Based on our historical
financial performance in the U.S., at December 31, 2017, the Company had a significant net deferred tax asset position. As
such, with the Act's reduction of the corporate tax rate from 35% to 21%, the Company re-measured its net deferred tax
assets at the lower corporate rate of 21% and recognized a $75,000 tax expense to adjust net deferred tax assets to the
reduced value.
The total effect in 2017 of applying the U.S.
tax reform provisions of the Act was tax expense of $1,245,000 increasing the effective rate for 2017 by 128%.

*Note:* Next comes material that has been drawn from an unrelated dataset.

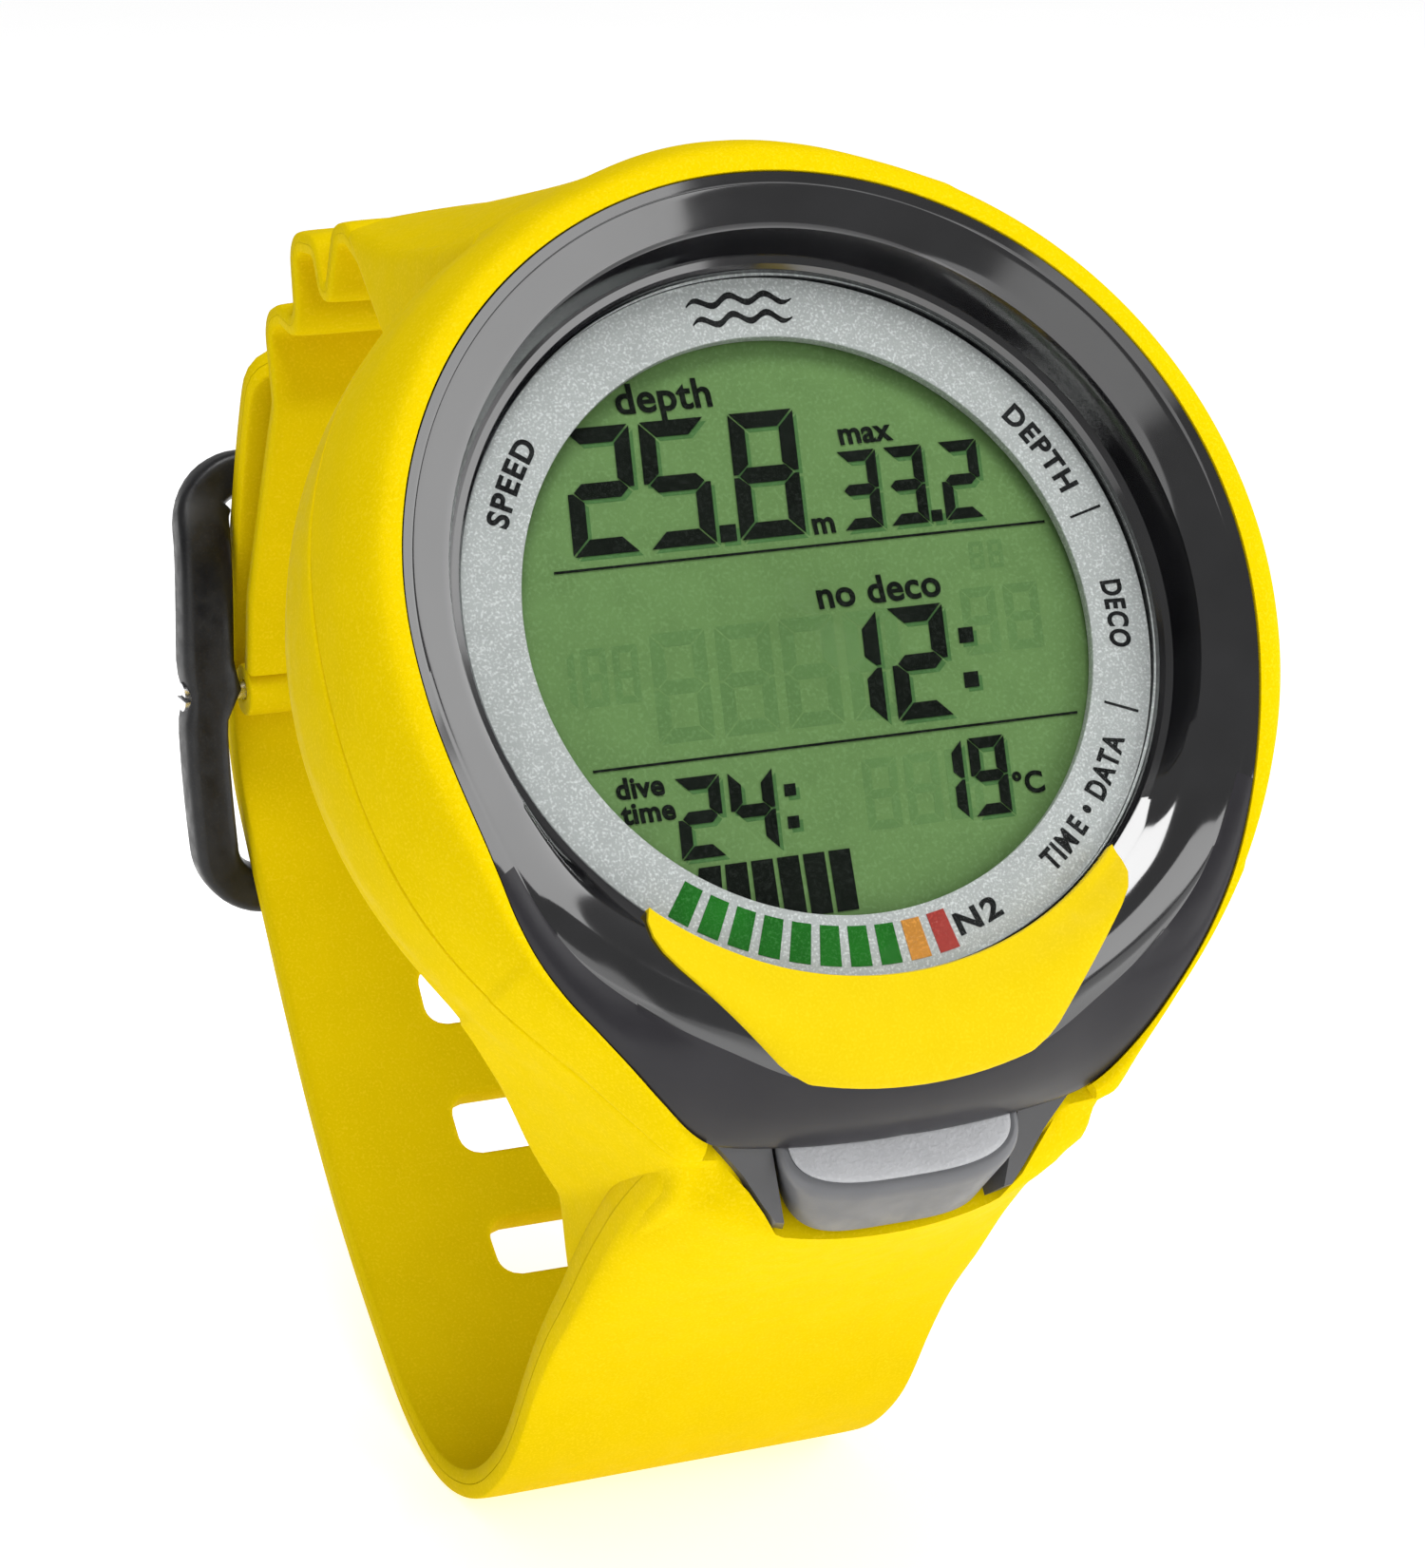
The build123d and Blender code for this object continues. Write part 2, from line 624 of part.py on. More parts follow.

In 2018, the Company evaluated its tax positions
for years which remain subject to examination by major tax jurisdictions, in accordance with the requirements of ASC 740 and as
a result, concluded no adjustment was necessary. The Company files income tax returns in the U.S. federal jurisdiction, and various
state and foreign jurisdictions. The Company’s evaluation of uncertain tax positions was performed for the tax years ended
December 31, 2015 and forward, the tax years which remain subject to examination by major tax jurisdictions as of December 31,
2018.
Due to the uncertain nature of the realization
of the Company's deferred income tax assets based on past performance of its German subsidiary and carry forward expiration dates,
the Company has recorded a valuation allowance for the amount of deferred income tax assets which are not expected to be realized.
This valuation allowance, all of which is related to deferred tax assets resulting from net operating losses of the Company’s
German subsidiary, is subject to periodic review, and, if the allowance is reduced, the tax benefit will be recorded in future
operations as a reduction of the Company's tax expense.